### WHAT YOU SHOULD DO
Go through the records underneath and write each one out again exactly.

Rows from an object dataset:

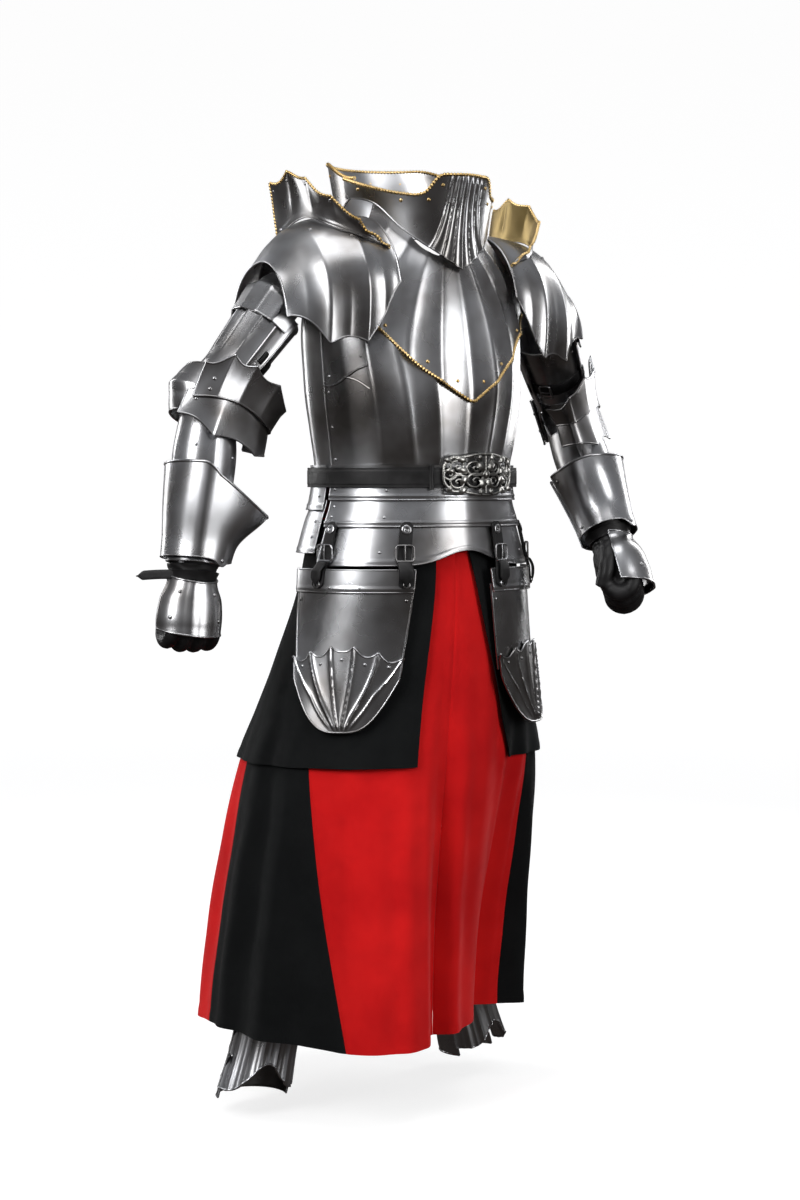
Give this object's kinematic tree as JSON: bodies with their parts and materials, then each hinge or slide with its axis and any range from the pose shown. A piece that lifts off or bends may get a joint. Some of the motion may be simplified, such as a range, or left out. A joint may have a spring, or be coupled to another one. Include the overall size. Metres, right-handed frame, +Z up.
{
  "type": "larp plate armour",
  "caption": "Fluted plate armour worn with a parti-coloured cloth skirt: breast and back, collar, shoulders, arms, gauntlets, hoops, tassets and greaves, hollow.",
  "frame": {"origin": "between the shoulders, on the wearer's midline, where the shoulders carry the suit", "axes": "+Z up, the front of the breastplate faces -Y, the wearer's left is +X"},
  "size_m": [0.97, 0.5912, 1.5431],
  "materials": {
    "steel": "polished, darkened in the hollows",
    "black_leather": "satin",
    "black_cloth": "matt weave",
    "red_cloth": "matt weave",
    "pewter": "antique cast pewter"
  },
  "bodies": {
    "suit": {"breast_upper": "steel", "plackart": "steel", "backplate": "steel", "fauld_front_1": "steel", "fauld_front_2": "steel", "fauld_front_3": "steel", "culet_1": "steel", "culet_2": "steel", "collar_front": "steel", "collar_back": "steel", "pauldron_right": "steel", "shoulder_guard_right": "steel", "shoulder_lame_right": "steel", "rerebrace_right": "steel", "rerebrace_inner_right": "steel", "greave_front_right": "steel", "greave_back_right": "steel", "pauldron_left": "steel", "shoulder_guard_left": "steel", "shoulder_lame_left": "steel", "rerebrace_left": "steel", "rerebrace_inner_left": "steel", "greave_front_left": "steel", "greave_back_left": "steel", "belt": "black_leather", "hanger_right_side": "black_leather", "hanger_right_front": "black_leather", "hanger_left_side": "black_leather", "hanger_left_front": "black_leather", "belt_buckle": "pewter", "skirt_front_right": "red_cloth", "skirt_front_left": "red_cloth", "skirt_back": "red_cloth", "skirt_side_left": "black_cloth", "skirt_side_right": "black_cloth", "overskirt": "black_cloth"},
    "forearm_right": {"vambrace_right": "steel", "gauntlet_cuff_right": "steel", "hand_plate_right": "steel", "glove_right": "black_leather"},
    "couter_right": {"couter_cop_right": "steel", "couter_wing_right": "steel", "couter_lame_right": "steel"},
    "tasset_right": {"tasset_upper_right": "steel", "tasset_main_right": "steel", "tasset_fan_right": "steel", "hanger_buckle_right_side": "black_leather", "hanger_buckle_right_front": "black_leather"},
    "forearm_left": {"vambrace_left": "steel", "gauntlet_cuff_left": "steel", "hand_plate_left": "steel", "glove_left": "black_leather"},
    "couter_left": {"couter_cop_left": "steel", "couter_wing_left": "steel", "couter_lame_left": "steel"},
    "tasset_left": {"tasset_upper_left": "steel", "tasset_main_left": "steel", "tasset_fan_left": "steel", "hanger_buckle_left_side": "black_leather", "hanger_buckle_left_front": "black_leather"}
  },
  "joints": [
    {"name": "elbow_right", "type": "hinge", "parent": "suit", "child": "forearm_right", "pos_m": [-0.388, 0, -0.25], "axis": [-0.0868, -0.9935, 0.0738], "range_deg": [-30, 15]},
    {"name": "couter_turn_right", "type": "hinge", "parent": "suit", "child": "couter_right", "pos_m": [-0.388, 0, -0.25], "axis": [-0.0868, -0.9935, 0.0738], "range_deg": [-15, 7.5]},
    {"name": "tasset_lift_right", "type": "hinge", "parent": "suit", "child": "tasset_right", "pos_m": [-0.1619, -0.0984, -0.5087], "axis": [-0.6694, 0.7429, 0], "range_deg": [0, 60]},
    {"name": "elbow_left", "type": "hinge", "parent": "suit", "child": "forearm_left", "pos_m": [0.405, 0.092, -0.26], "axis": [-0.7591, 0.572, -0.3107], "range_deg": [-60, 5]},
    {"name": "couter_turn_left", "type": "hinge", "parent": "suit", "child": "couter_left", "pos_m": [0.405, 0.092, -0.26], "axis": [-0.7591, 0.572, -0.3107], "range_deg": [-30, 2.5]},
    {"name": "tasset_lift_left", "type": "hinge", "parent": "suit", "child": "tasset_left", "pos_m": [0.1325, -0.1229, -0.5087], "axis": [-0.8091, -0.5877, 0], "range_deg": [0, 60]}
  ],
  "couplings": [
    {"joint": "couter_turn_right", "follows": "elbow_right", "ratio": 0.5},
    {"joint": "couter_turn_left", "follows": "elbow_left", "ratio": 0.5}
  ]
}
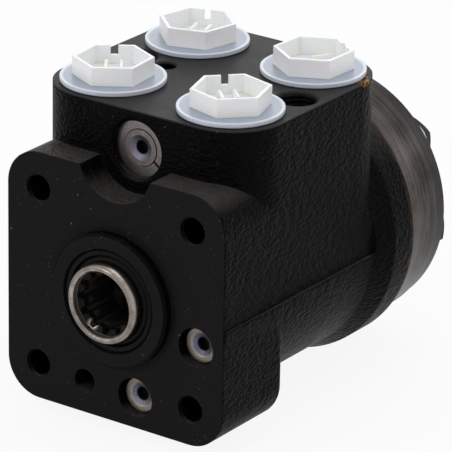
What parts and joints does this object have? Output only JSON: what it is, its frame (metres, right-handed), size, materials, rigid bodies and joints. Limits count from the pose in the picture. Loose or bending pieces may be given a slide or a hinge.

### SOLUTION TO THIS TASK
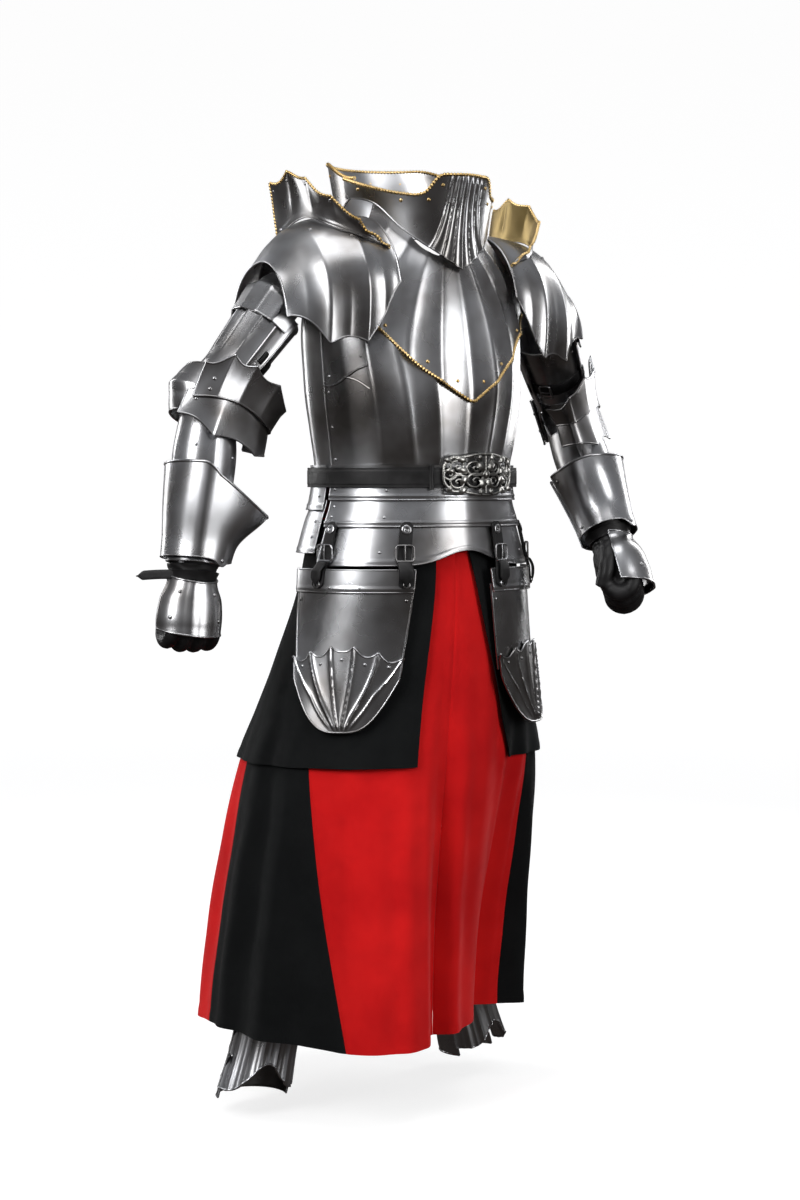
Give this object's kinematic tree as JSON: bodies with their parts and materials, then each hinge or slide with its axis and any range from the pose shown. A piece that lifts off or bends may get a joint. Some of the motion may be simplified, such as a range, or left out. A joint may have a spring, or be coupled to another one. Include the overall size. Metres, right-handed frame, +Z up.
{
  "type": "larp plate armour",
  "caption": "Fluted plate armour worn with a parti-coloured cloth skirt: breast and back, collar, shoulders, arms, gauntlets, hoops, tassets and greaves, hollow.",
  "frame": {"origin": "between the shoulders, on the wearer's midline, where the shoulders carry the suit", "axes": "+Z up, the front of the breastplate faces -Y, the wearer's left is +X"},
  "size_m": [0.97, 0.5912, 1.5431],
  "materials": {
    "steel": "polished, darkened in the hollows",
    "black_leather": "satin",
    "black_cloth": "matt weave",
    "red_cloth": "matt weave",
    "pewter": "antique cast pewter"
  },
  "bodies": {
    "suit": {"breast_upper": "steel", "plackart": "steel", "backplate": "steel", "fauld_front_1": "steel", "fauld_front_2": "steel", "fauld_front_3": "steel", "culet_1": "steel", "culet_2": "steel", "collar_front": "steel", "collar_back": "steel", "pauldron_right": "steel", "shoulder_guard_right": "steel", "shoulder_lame_right": "steel", "rerebrace_right": "steel", "rerebrace_inner_right": "steel", "greave_front_right": "steel", "greave_back_right": "steel", "pauldron_left": "steel", "shoulder_guard_left": "steel", "shoulder_lame_left": "steel", "rerebrace_left": "steel", "rerebrace_inner_left": "steel", "greave_front_left": "steel", "greave_back_left": "steel", "belt": "black_leather", "hanger_right_side": "black_leather", "hanger_right_front": "black_leather", "hanger_left_side": "black_leather", "hanger_left_front": "black_leather", "belt_buckle": "pewter", "skirt_front_right": "red_cloth", "skirt_front_left": "red_cloth", "skirt_back": "red_cloth", "skirt_side_left": "black_cloth", "skirt_side_right": "black_cloth", "overskirt": "black_cloth"},
    "forearm_right": {"vambrace_right": "steel", "gauntlet_cuff_right": "steel", "hand_plate_right": "steel", "glove_right": "black_leather"},
    "couter_right": {"couter_cop_right": "steel", "couter_wing_right": "steel", "couter_lame_right": "steel"},
    "tasset_right": {"tasset_upper_right": "steel", "tasset_main_right": "steel", "tasset_fan_right": "steel", "hanger_buckle_right_side": "black_leather", "hanger_buckle_right_front": "black_leather"},
    "forearm_left": {"vambrace_left": "steel", "gauntlet_cuff_left": "steel", "hand_plate_left": "steel", "glove_left": "black_leather"},
    "couter_left": {"couter_cop_left": "steel", "couter_wing_left": "steel", "couter_lame_left": "steel"},
    "tasset_left": {"tasset_upper_left": "steel", "tasset_main_left": "steel", "tasset_fan_left": "steel", "hanger_buckle_left_side": "black_leather", "hanger_buckle_left_front": "black_leather"}
  },
  "joints": [
    {"name": "elbow_right", "type": "hinge", "parent": "suit", "child": "forearm_right", "pos_m": [-0.388, 0, -0.25], "axis": [-0.0868, -0.9935, 0.0738], "range_deg": [-30, 15]},
    {"name": "couter_turn_right", "type": "hinge", "parent": "suit", "child": "couter_right", "pos_m": [-0.388, 0, -0.25], "axis": [-0.0868, -0.9935, 0.0738], "range_deg": [-15, 7.5]},
    {"name": "tasset_lift_right", "type": "hinge", "parent": "suit", "child": "tasset_right", "pos_m": [-0.1619, -0.0984, -0.5087], "axis": [-0.6694, 0.7429, 0], "range_deg": [0, 60]},
    {"name": "elbow_left", "type": "hinge", "parent": "suit", "child": "forearm_left", "pos_m": [0.405, 0.092, -0.26], "axis": [-0.7591, 0.572, -0.3107], "range_deg": [-60, 5]},
    {"name": "couter_turn_left", "type": "hinge", "parent": "suit", "child": "couter_left", "pos_m": [0.405, 0.092, -0.26], "axis": [-0.7591, 0.572, -0.3107], "range_deg": [-30, 2.5]},
    {"name": "tasset_lift_left", "type": "hinge", "parent": "suit", "child": "tasset_left", "pos_m": [0.1325, -0.1229, -0.5087], "axis": [-0.8091, -0.5877, 0], "range_deg": [0, 60]}
  ],
  "couplings": [
    {"joint": "couter_turn_right", "follows": "elbow_right", "ratio": 0.5},
    {"joint": "couter_turn_left", "follows": "elbow_left", "ratio": 0.5}
  ]
}
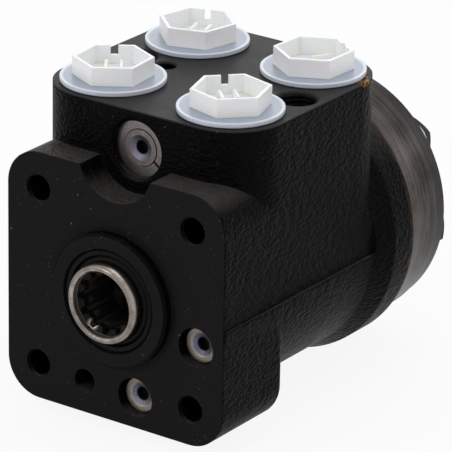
What parts and joints does this object have? Output only JSON: what it is, its frame (metres, right-handed), size, materials, rigid bodies and joints. Limits count from the pose in the picture. Loose or bending pieces may be given a slide or a hinge.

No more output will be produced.